## STATED TASK
Your task is to gather the lines below that hold the string "between".

## STORED RECORDS
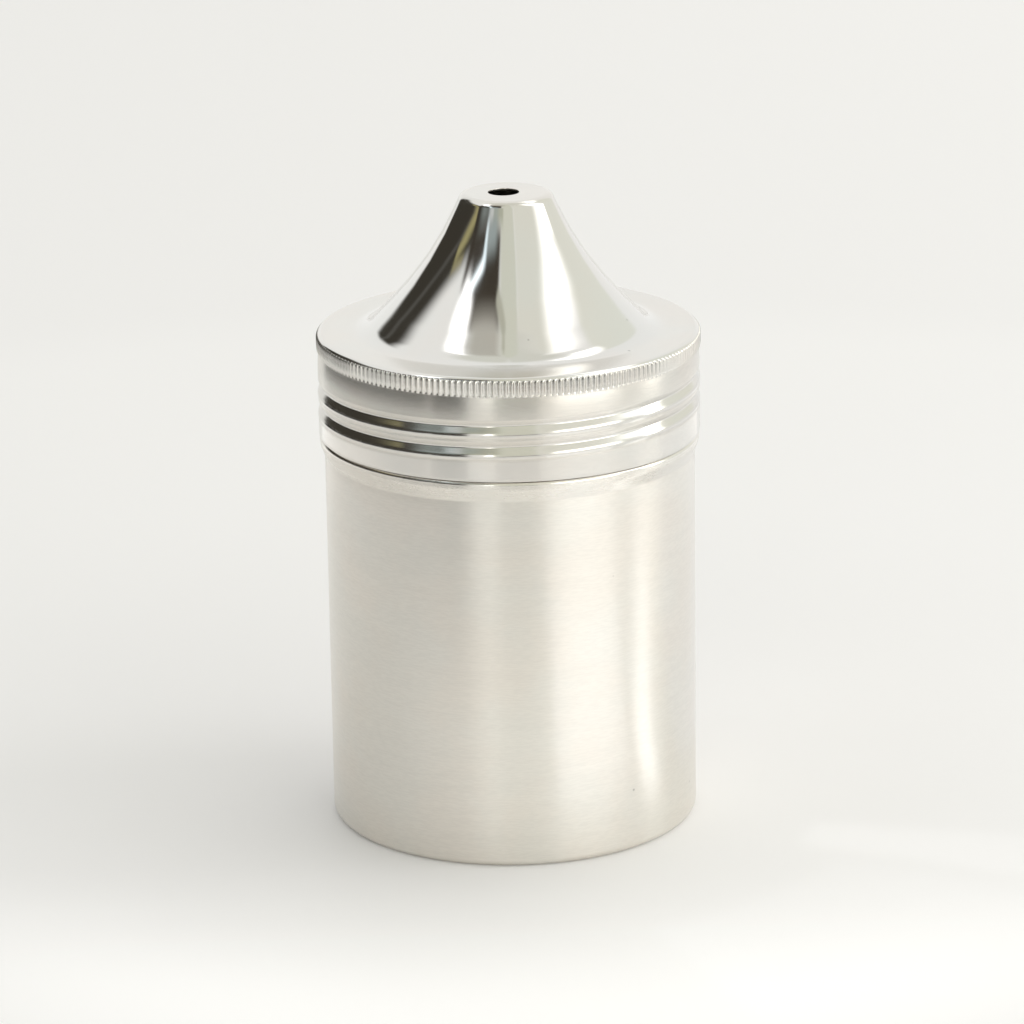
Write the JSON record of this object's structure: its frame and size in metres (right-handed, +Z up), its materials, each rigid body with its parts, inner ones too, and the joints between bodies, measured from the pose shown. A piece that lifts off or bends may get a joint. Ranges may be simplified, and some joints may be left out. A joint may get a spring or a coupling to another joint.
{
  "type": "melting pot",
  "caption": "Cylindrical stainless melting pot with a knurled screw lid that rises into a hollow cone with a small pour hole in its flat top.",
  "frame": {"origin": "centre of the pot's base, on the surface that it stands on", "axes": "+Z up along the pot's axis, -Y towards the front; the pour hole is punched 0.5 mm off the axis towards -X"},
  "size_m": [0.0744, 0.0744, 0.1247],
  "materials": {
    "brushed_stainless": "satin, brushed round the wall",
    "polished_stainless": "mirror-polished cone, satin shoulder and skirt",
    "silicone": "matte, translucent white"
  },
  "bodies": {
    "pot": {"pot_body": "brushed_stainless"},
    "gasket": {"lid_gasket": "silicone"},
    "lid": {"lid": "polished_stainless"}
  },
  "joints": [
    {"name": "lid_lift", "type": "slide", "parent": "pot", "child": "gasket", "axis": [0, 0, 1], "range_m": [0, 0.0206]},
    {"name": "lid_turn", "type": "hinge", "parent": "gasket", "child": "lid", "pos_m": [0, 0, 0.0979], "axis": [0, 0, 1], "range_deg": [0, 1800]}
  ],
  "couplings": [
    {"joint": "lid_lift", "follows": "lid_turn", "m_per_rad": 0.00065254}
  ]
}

--

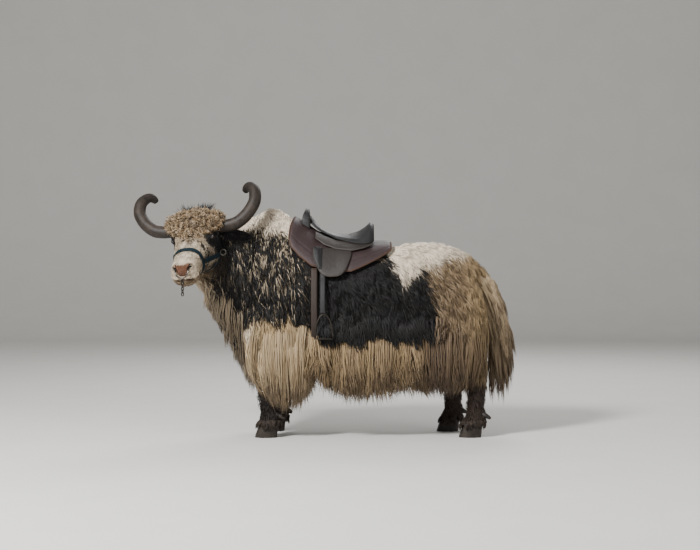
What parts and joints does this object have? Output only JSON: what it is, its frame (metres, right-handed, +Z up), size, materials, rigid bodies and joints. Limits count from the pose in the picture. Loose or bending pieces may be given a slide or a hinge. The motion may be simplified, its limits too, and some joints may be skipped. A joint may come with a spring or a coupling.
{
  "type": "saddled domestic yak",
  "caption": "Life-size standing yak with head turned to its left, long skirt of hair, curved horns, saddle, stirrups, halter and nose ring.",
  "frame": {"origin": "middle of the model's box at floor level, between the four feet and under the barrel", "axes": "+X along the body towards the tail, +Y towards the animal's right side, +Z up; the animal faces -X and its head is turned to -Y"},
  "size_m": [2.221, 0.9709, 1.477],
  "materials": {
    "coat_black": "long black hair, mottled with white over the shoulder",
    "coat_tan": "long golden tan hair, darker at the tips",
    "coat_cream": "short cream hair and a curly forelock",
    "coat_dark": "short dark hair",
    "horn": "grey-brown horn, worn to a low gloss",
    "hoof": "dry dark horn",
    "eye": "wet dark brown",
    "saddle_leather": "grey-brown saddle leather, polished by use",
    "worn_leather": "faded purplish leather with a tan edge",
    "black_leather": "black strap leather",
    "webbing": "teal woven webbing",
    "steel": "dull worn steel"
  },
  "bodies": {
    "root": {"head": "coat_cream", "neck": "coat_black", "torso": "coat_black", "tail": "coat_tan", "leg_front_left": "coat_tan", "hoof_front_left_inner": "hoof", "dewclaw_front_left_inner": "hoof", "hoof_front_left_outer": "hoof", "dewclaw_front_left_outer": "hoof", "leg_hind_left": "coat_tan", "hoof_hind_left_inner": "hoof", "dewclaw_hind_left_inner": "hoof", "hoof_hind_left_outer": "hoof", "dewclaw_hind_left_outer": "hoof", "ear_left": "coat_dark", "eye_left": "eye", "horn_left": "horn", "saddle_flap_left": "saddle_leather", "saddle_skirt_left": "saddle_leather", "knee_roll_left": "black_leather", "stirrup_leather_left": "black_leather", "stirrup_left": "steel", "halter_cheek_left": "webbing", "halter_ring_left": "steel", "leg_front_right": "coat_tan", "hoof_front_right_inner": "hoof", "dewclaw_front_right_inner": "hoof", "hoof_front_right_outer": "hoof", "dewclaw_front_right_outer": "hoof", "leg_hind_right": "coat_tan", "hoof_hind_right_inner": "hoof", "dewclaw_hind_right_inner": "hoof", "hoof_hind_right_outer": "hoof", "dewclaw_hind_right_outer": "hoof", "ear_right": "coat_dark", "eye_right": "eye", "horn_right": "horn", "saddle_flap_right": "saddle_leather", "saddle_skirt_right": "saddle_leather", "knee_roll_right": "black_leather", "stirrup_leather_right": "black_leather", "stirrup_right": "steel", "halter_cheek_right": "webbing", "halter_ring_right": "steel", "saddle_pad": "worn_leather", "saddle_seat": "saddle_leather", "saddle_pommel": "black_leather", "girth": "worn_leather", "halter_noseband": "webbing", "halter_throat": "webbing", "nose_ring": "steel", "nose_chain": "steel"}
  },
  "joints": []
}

--

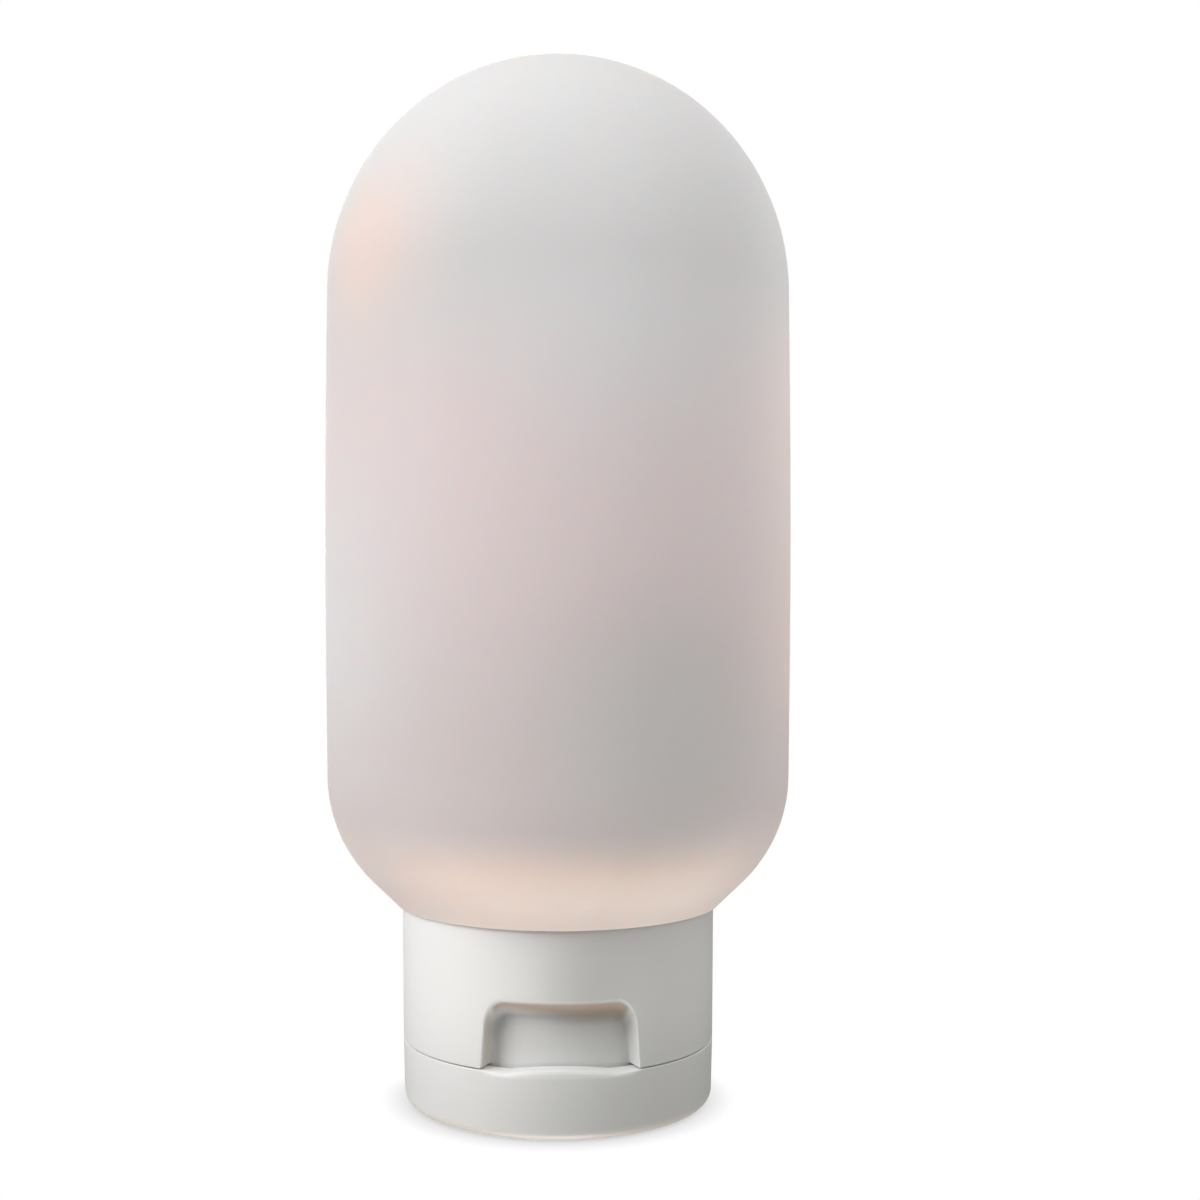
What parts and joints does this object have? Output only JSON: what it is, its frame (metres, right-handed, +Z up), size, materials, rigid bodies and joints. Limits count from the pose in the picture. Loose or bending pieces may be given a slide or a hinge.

## EXERCISE SOLUTION
Write the JSON record of this object's structure: its frame and size in metres (right-handed, +Z up), its materials, each rigid body with its parts, inner ones too, and the joints between bodies, measured from the pose shown. A piece that lifts off or bends may get a joint. Ranges may be simplified, and some joints may be left out. A joint may get a spring or a coupling to another joint.
  "frame": {"origin": "middle of the model's box at floor level, between the four feet and under the barrel", "axes": "+X along the body towards the tail, +Y towards the animal's right side, +Z up; the animal faces -X and its head is turned to -Y"},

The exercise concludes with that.